- _Given data_:
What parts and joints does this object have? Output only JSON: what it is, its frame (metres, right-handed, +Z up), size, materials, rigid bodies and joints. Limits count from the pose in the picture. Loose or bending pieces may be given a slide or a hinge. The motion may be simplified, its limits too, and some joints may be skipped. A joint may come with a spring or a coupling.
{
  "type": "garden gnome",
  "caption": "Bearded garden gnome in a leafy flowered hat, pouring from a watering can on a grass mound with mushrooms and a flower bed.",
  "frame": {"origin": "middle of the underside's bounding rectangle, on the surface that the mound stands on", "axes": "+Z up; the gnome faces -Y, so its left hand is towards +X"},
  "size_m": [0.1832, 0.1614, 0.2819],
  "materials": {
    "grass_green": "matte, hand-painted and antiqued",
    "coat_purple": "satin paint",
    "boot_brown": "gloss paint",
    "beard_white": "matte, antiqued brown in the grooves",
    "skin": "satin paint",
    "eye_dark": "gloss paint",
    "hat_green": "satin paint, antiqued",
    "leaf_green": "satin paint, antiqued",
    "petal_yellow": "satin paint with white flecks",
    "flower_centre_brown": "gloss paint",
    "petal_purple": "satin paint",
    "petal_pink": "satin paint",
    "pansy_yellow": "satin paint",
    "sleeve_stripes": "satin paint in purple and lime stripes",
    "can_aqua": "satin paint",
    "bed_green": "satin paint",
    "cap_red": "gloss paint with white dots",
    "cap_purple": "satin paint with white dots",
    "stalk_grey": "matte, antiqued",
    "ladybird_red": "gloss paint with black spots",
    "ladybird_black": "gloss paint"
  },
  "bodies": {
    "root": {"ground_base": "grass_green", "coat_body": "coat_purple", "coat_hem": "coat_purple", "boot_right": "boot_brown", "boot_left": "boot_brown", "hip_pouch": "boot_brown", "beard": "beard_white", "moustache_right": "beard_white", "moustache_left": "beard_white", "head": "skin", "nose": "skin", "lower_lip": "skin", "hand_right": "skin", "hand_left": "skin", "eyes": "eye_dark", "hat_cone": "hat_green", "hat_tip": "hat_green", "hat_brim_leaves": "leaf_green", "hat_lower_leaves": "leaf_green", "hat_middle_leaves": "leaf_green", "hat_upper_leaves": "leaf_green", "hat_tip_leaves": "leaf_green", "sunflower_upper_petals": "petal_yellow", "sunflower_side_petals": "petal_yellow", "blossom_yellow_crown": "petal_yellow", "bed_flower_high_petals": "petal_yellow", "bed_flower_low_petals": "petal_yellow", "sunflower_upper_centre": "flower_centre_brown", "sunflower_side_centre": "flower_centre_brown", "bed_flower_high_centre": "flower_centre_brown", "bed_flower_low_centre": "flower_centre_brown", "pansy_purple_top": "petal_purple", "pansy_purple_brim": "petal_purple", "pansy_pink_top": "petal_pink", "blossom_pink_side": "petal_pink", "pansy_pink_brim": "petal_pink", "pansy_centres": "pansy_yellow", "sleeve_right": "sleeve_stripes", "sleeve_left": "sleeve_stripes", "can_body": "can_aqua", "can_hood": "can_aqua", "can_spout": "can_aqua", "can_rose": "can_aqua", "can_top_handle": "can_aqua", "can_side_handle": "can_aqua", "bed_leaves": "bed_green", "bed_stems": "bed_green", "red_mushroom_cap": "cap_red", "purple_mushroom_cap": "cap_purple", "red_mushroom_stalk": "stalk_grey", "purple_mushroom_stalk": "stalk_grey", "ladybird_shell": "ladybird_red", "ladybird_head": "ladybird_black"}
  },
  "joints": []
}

- _What you need to do_: Set down all of the data above, word for word.

- _The output_:
What parts and joints does this object have? Output only JSON: what it is, its frame (metres, right-handed, +Z up), size, materials, rigid bodies and joints. Limits count from the pose in the picture. Loose or bending pieces may be given a slide or a hinge. The motion may be simplified, its limits too, and some joints may be skipped. A joint may come with a spring or a coupling.
{
  "type": "garden gnome",
  "caption": "Bearded garden gnome in a leafy flowered hat, pouring from a watering can on a grass mound with mushrooms and a flower bed.",
  "frame": {"origin": "middle of the underside's bounding rectangle, on the surface that the mound stands on", "axes": "+Z up; the gnome faces -Y, so its left hand is towards +X"},
  "size_m": [0.1832, 0.1614, 0.2819],
  "materials": {
    "grass_green": "matte, hand-painted and antiqued",
    "coat_purple": "satin paint",
    "boot_brown": "gloss paint",
    "beard_white": "matte, antiqued brown in the grooves",
    "skin": "satin paint",
    "eye_dark": "gloss paint",
    "hat_green": "satin paint, antiqued",
    "leaf_green": "satin paint, antiqued",
    "petal_yellow": "satin paint with white flecks",
    "flower_centre_brown": "gloss paint",
    "petal_purple": "satin paint",
    "petal_pink": "satin paint",
    "pansy_yellow": "satin paint",
    "sleeve_stripes": "satin paint in purple and lime stripes",
    "can_aqua": "satin paint",
    "bed_green": "satin paint",
    "cap_red": "gloss paint with white dots",
    "cap_purple": "satin paint with white dots",
    "stalk_grey": "matte, antiqued",
    "ladybird_red": "gloss paint with black spots",
    "ladybird_black": "gloss paint"
  },
  "bodies": {
    "root": {"ground_base": "grass_green", "coat_body": "coat_purple", "coat_hem": "coat_purple", "boot_right": "boot_brown", "boot_left": "boot_brown", "hip_pouch": "boot_brown", "beard": "beard_white", "moustache_right": "beard_white", "moustache_left": "beard_white", "head": "skin", "nose": "skin", "lower_lip": "skin", "hand_right": "skin", "hand_left": "skin", "eyes": "eye_dark", "hat_cone": "hat_green", "hat_tip": "hat_green", "hat_brim_leaves": "leaf_green", "hat_lower_leaves": "leaf_green", "hat_middle_leaves": "leaf_green", "hat_upper_leaves": "leaf_green", "hat_tip_leaves": "leaf_green", "sunflower_upper_petals": "petal_yellow", "sunflower_side_petals": "petal_yellow", "blossom_yellow_crown": "petal_yellow", "bed_flower_high_petals": "petal_yellow", "bed_flower_low_petals": "petal_yellow", "sunflower_upper_centre": "flower_centre_brown", "sunflower_side_centre": "flower_centre_brown", "bed_flower_high_centre": "flower_centre_brown", "bed_flower_low_centre": "flower_centre_brown", "pansy_purple_top": "petal_purple", "pansy_purple_brim": "petal_purple", "pansy_pink_top": "petal_pink", "blossom_pink_side": "petal_pink", "pansy_pink_brim": "petal_pink", "pansy_centres": "pansy_yellow", "sleeve_right": "sleeve_stripes", "sleeve_left": "sleeve_stripes", "can_body": "can_aqua", "can_hood": "can_aqua", "can_spout": "can_aqua", "can_rose": "can_aqua", "can_top_handle": "can_aqua", "can_side_handle": "can_aqua", "bed_leaves": "bed_green", "bed_stems": "bed_green", "red_mushroom_cap": "cap_red", "purple_mushroom_cap": "cap_purple", "red_mushroom_stalk": "stalk_grey", "purple_mushroom_stalk": "stalk_grey", "ladybird_shell": "ladybird_red", "ladybird_head": "ladybird_black"}
  },
  "joints": []
}